A moins qu'on ne soit bon élève qu'en apparence : Salom Rizk n'a rien du sérieux pontifiant d'Abraham Mitrie Rihbany. Au contraire, il joue avec son histoire. Si le premier a du mal à susciter l'enthousiasme de son public, il n'en est pas de même pour Salom Rizk qui remporte un succès immédiat. Le contenu étant pratiquement identique, c'est dans le traitement de l'histoire, dans le style, qu'il faut chercher l'explication. Qu'on se souvienne de la façon dont chacun de ces deux auteurs expose les difficultés de la langue anglaise : l'un très factuellement (AMR FJ 255) l'autre avec un humour qui traduit sa jouissance du jeu poétique (SR 173 ;177). En fait Salom Rizk se conforme au canevas, mais il apporte une touche d'ironie qui le distancie du type :
‘ ... using irony to defamiliarize stereotypes, to contest authority, to unmask the constructed nature of conventions and norms that lay claim to absolute, universal value. 980 ’C'est dans cette distance, cet espace que le sujet trouve un espace.
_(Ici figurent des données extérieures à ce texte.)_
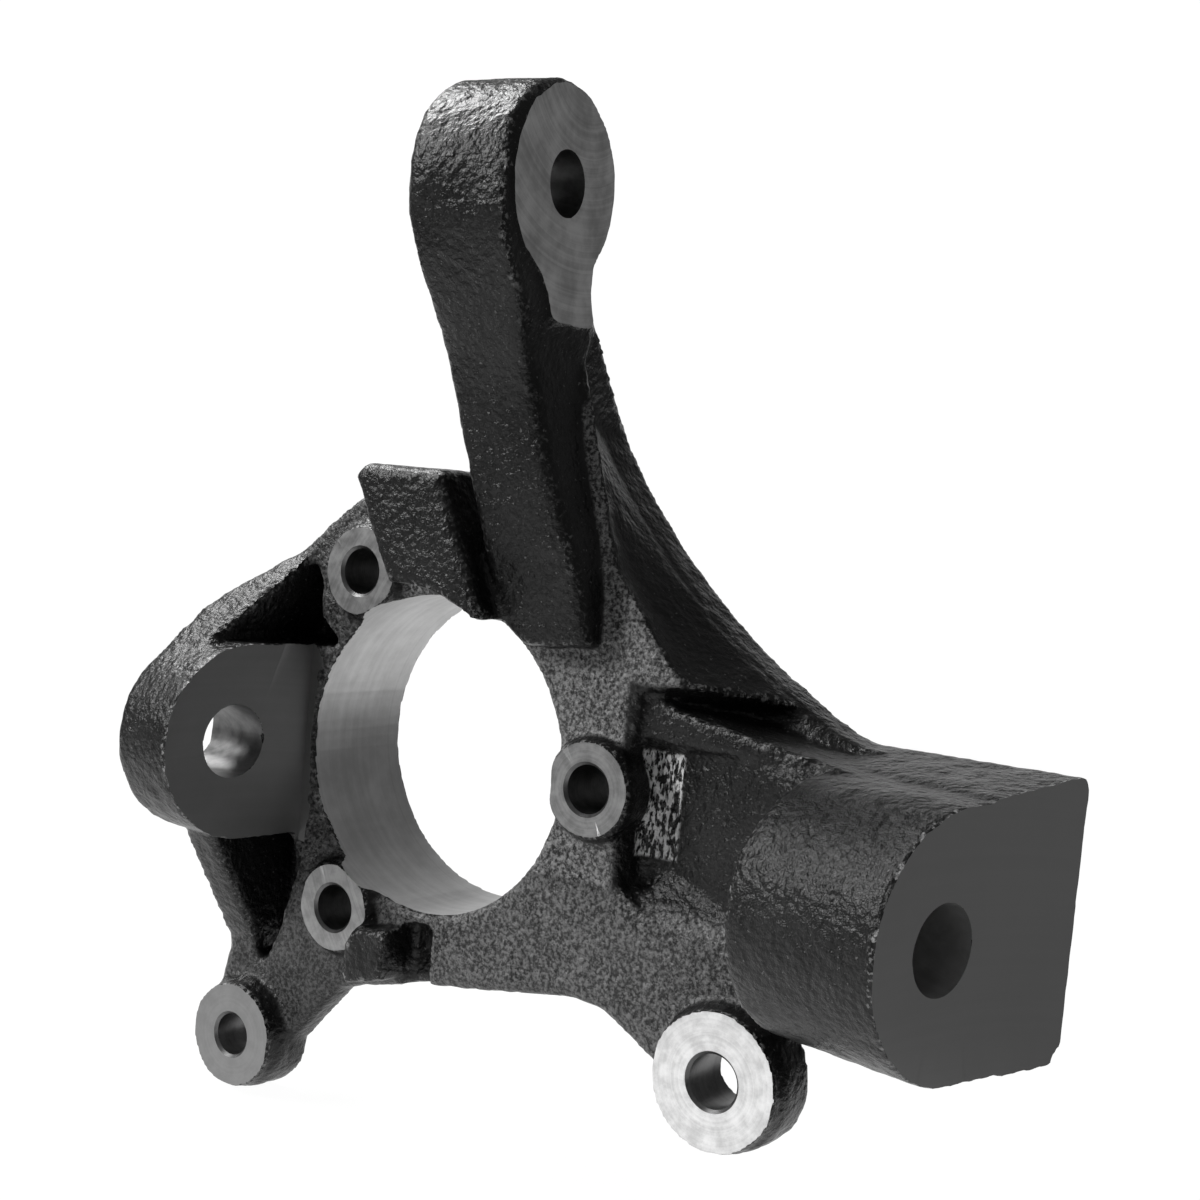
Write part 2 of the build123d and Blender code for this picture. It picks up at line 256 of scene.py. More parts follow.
@dataclass
class Casting:
    """The knuckle: a rough casting, machined on its faces and bores.

    Lengths are in millimetres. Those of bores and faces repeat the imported
    part's. A cut is given by its ends across and up the face, from the bore.
    The strip is the narrow front edge of the web, and the crown is the rise of
    the block's top towards its back. Each is a wedge between two end outlines.
    """

    hub_bore_r: float = 43.0
    hub_bolt_radius: float = 54.0
    hub_bolt_count: int = 3
    hub_bolt_hole_r: float = 6.25
    hub_bolt_face_r: float = 12.0
    back: float = 41.0
    hub_lead: float = 30.0
    front_ear: Point = (99.4, -2.7, -62.5)
    rear_ear: Point = (-59.7, -2.7, -90.3)
    front_ear_face_r: float = 18.6
    rear_ear_face_r: float = 16.3
    front_ear_hole_r: float = 6.65
    rear_ear_hole_r: float = 5.9
    ear_hole_depth: float = 20.0
    hole_chamfer: float = 0.8
    arm_bore: Point = (41.3, -12.9, 147.4)
    arm_azimuth: float = 5.0
    arm_bore_r: float = 8.1
    arm_bore_depth: float = 34.0
    arm_cut: tuple[tuple[float, float], tuple[float, float]] = ((-34, 30), (-36, 32))
    block_bore: Point = (156.5, -9.0, -17.0)
    block_azimuth: float = -12.0
    block_bore_r: float = 10.5
    block_bore_depth: float = 36.0
    block_cut: tuple[tuple[float, float], tuple[float, float]] = ((-34, 60), (-40, 44))
    lug_bore: Point = (-48.5, -21.3, -2.2)
    lug_azimuth: float = -6.0
    lug_bore_r: float = 10.1
    lug_bore_depth: float = 28.0
    lug_cut: tuple[tuple[float, float], tuple[float, float]] = ((-34, 25.5), (-29.5, 28))
    lug_cut_height: float = 12.0
    block_corner: float = 4.0
    block_corner_from: float = 112.0
    plate_front: float = 4.0
    strip_end: float = 12.0
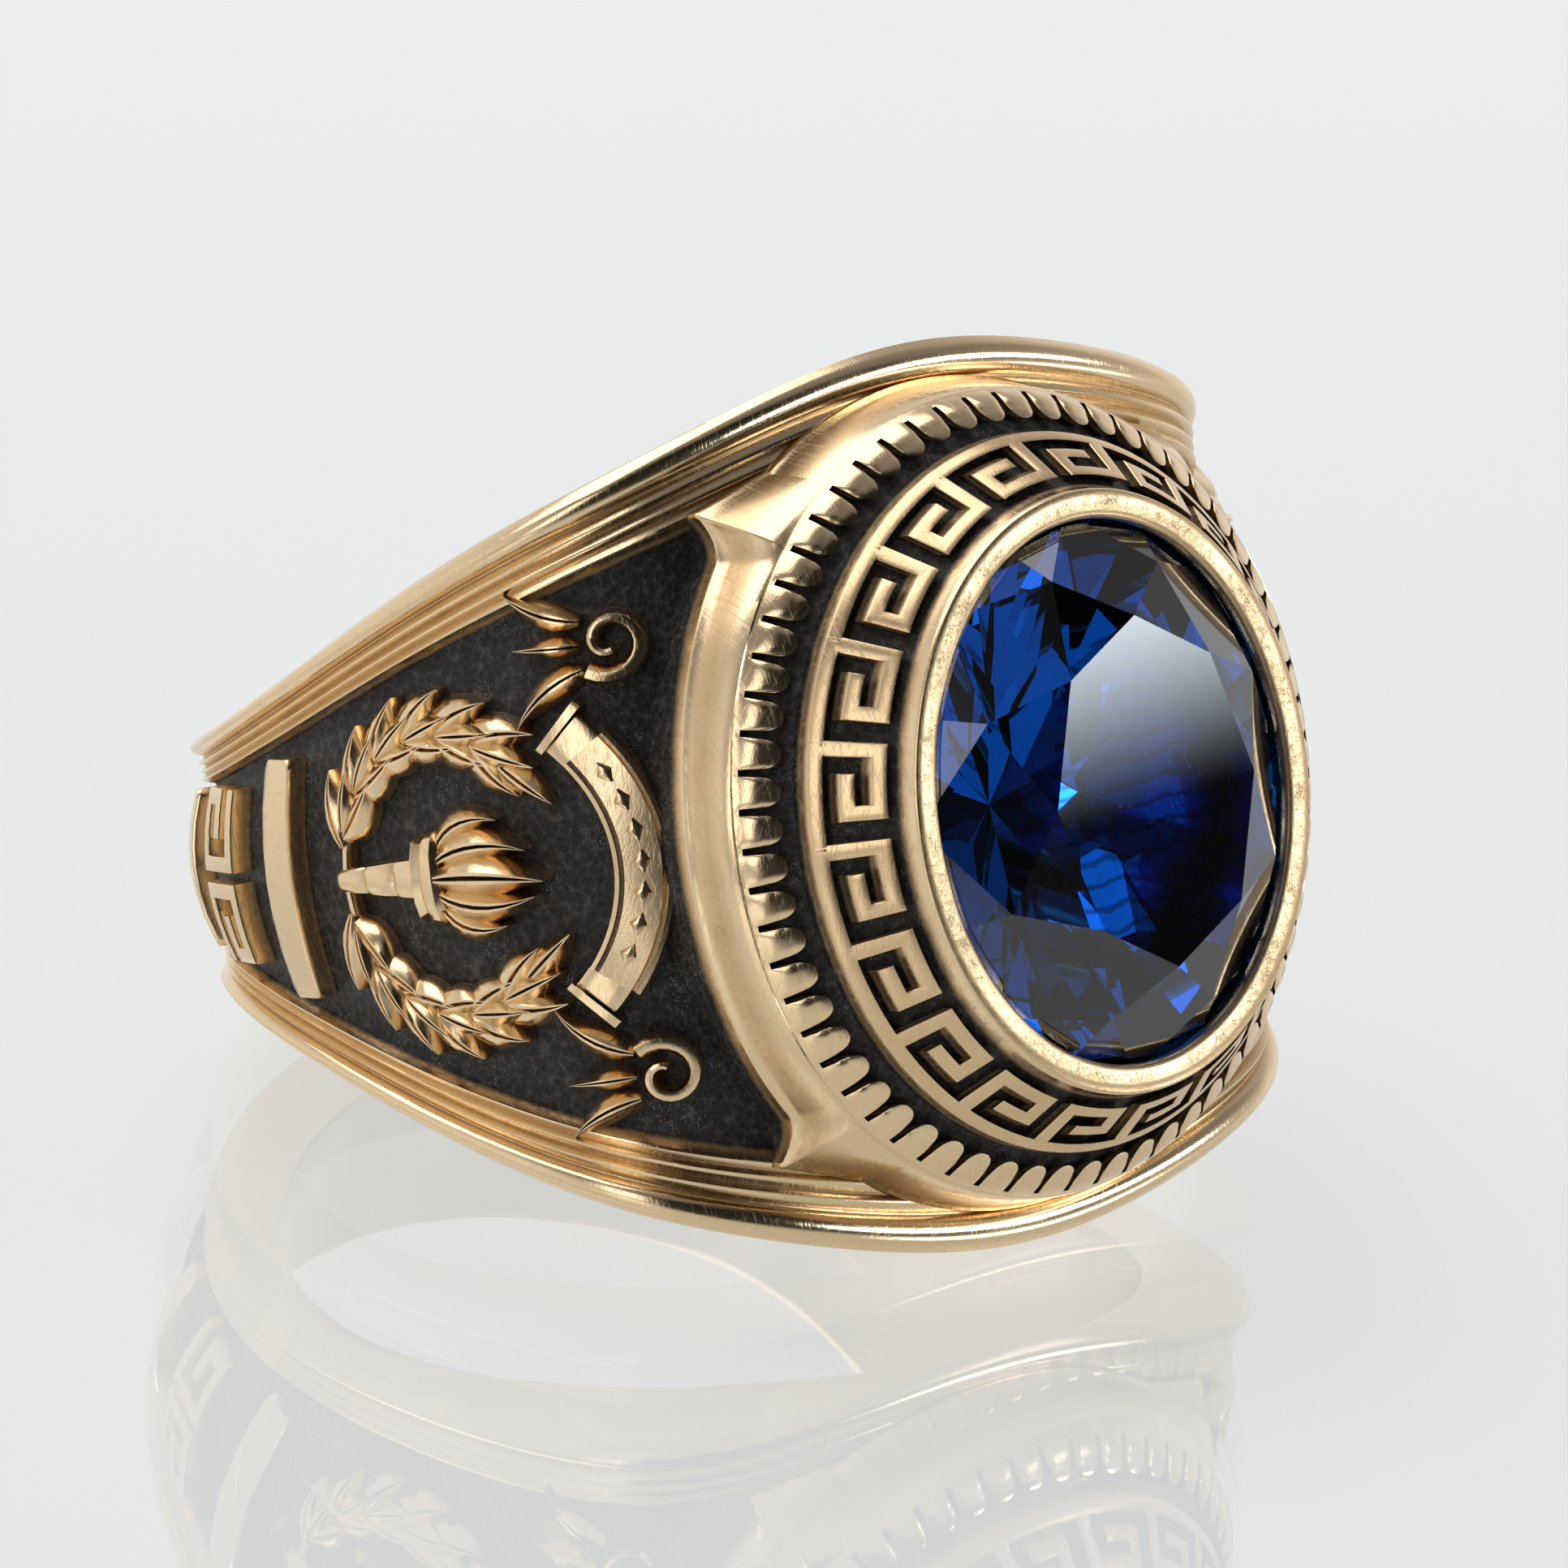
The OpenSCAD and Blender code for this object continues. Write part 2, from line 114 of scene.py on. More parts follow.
# The ring rests on the outer edges of its lower rails, at the head and at the back
head_contact = rail_radius(0) - EDGE_DEPTH * GROOVE
back_contact = rail_radius(180) - EDGE_DEPTH * GROOVE
tilt = math.atan((HEAD_WIDTH - BACK_WIDTH) / 2 / (head_contact + back_contact))
table_tip = TABLE_X * math.cos(tilt) + TABLE_HALF * math.sin(tilt)
back_tip = BACK_RADIUS * math.cos(tilt) + BACK_WIDTH / 2 * math.sin(tilt)
rest_height = HEAD_WIDTH / 2 * math.cos(tilt) - head_contact * math.sin(tilt)
lying = (
    Matrix.Scale(0.001, 4)
    @ Matrix.Translation((0, (table_tip - back_tip) / 2, rest_height))
    @ Matrix.Rotation(-tilt, 4, "X")
    @ Matrix.Rotation(-math.pi / 2, 4, "Z")
)


def cast_piece(bm, name, sharp):
    """Turns a shape in ring coordinates into a piece of the casting that lies with the ring."""
    bmesh.ops.remove_doubles(bm, verts=bm.verts, dist=0.0005)
    bmesh.ops.dissolve_degenerate(bm, dist=0.0003, edges=bm.edges)
    bmesh.ops.recalc_face_normals(bm, faces=bm.faces)
    bmesh.ops.transform(bm, matrix=lying, verts=bm.verts)
    mesh = bpy.data.meshes.new(name)
    bm.to_mesh(mesh)
    bm.free()
    mesh.shade_smooth()
    mesh.set_sharp_from_angle(angle=math.radians(sharp))
    piece = bpy.data.objects.new(name, mesh)
    bpy.context.scene.collection.objects.link(piece)
    mesh.materials.append(gold)
    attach(piece, "root")
    return piece


def placed_grid(bm, across, along, place):
    """A grid whose columns and rows are placed one by one; place gives a point and its polish."""
    polish = bm.verts.layers.float.get("polish") or bm.verts.layers.float.new("polish")
    grid = bmesh.ops.create_grid(bm, x_segments=across, y_segments=along, size=1)["verts"]
    for vert in grid:
        column = round((vert.co.x + 1) / 2 * across)
        row = round((vert.co.y + 1) / 2 * along)
        point, shine = place(column, row)
        vert.co = point
        vert[polish] = shine


def new_group(name, inputs, outputs):
    group = bpy.data.node_groups.new(name, "ShaderNodeTree")
    for label, kind, value in inputs:
        socket = group.interface.new_socket(label, in_out="INPUT", socket_type=kind)
        socket.default_value = value
    for label, kind in outputs:
        group.interface.new_socket(label, in_out="OUTPUT", socket_type=kind)
    return group


def add_node(tree, kind, links=(), **settings):
    """Adds a node; links fill its inputs from other nodes' sockets or with plain values."""
    node = tree.nodes.new(kind)
    for key, value in settings.items():
        setattr(node, key, value)
    for socket, source in dict(links).items():
        if isinstance(source, bpy.types.NodeSocket):
            tree.links.new(source, node.inputs[socket])
        else:
            node.inputs[socket].default_value = source
    return node


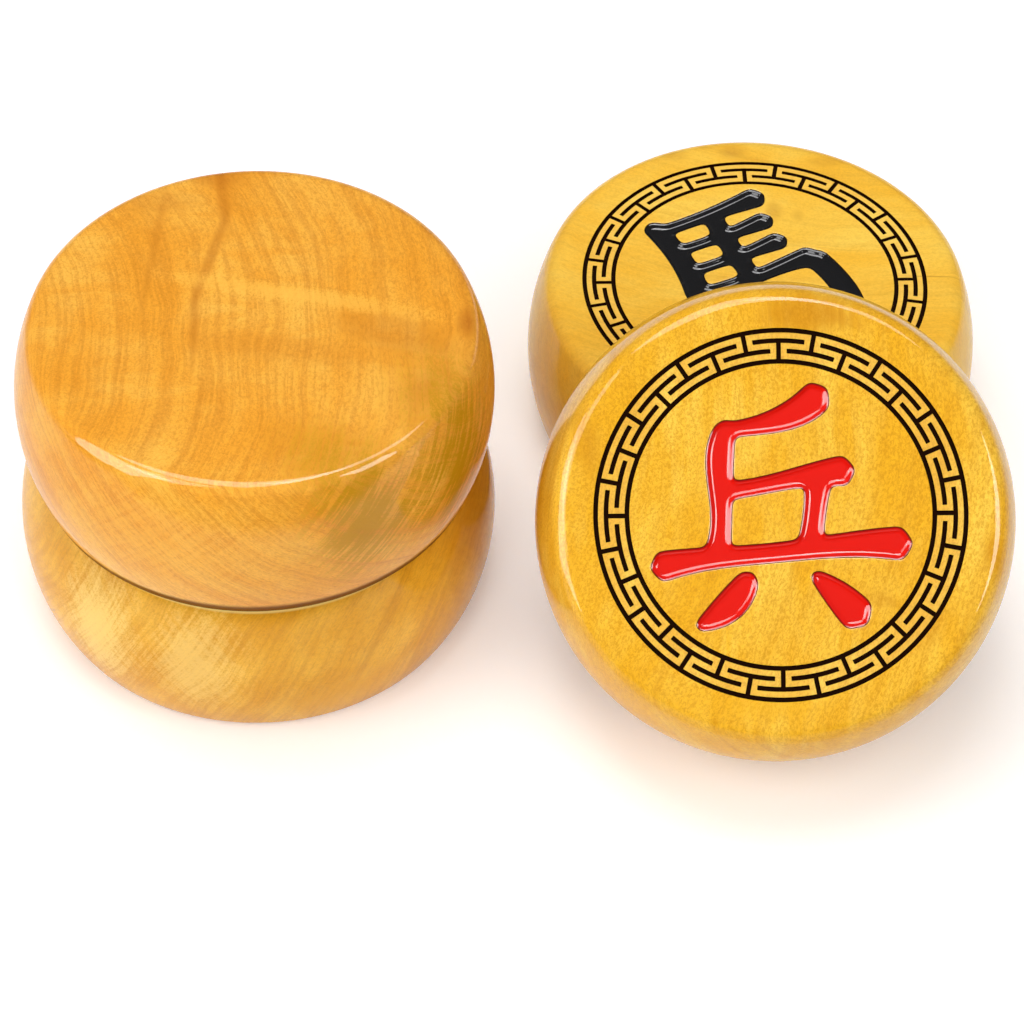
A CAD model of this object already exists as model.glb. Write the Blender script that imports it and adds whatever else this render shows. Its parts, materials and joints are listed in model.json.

Ironie et dérision se succèdent, faisant entrer du jeu (comme quand les morceaux s'assemblent mal) dans le moule. Salom Rizk en se jouant de lui-même rit du modèle imposé, le ridiculise, le dévalorise, le tourne en dérision, tout en le mettant en question (, ironie, est l'action d'interroger en feignant l'ignorance). La question de la validité du moule est d'ailleurs posée à plusieurs reprises, dans les brouillons de vie, chaque fois exemplaires, inventés par des témoins-biographes de Salom : sa grand-mère (SR 70) et un journaliste américain (SR 151) vont chacun lui inventer une histoire, une vie, correspondant à leur modèle idéal, mais aucun ne dit la vérité : dans les deux cas, il y a distorsion des faits. Mais ces deux histoires servent de point de départ à d'autres histoires :
‘ It starts with one little lie, and then that little lie clings like a bur to all the truth told after that, so that even all the truth is a lie. (SR 62)’Si les histoires originaires sont mensongères, qu'en est-il des autres? Où est la vérité d'un sujet qui se cherche, perdu entre deux langues, perdu entre deux modèles? William Peter Blatty se joue aussi des modèles et devient ‘a third carbon copy’ (WPB WMJ 118), très pâle image du modèle original : plus que tous les autres, il passe d'un pays à l'autre, d'un modèle à l'autre, les renvoyant dos à dos, par son jeu de renversements ironiques : s'il offre son royaume pour une tache de rousseur (‘My kingdom for a freckle’(WPB WMJ 22)), il faut savoir que le dit royaume est un faux : le faux prince qu'il incarne n'est qu'une copie de copie : ‘like Yul Brynner imitating Sir Cedric Hardwicke’(WPB WMJ 243), renvoyant tous les modèles à leur fiction d'origine.
Wilde, Alan. Horizon of Assent : Modernism, Postmodernism, and the Ironic Imagination. (Baltimore : John Hopkins University Press, 1981) cité in Dvorak, Marta ed. La création biographique/ Biographical creation. (Rennes : Presses universitaires de Rennes et Association française d'études canadiennes, 1997) 229.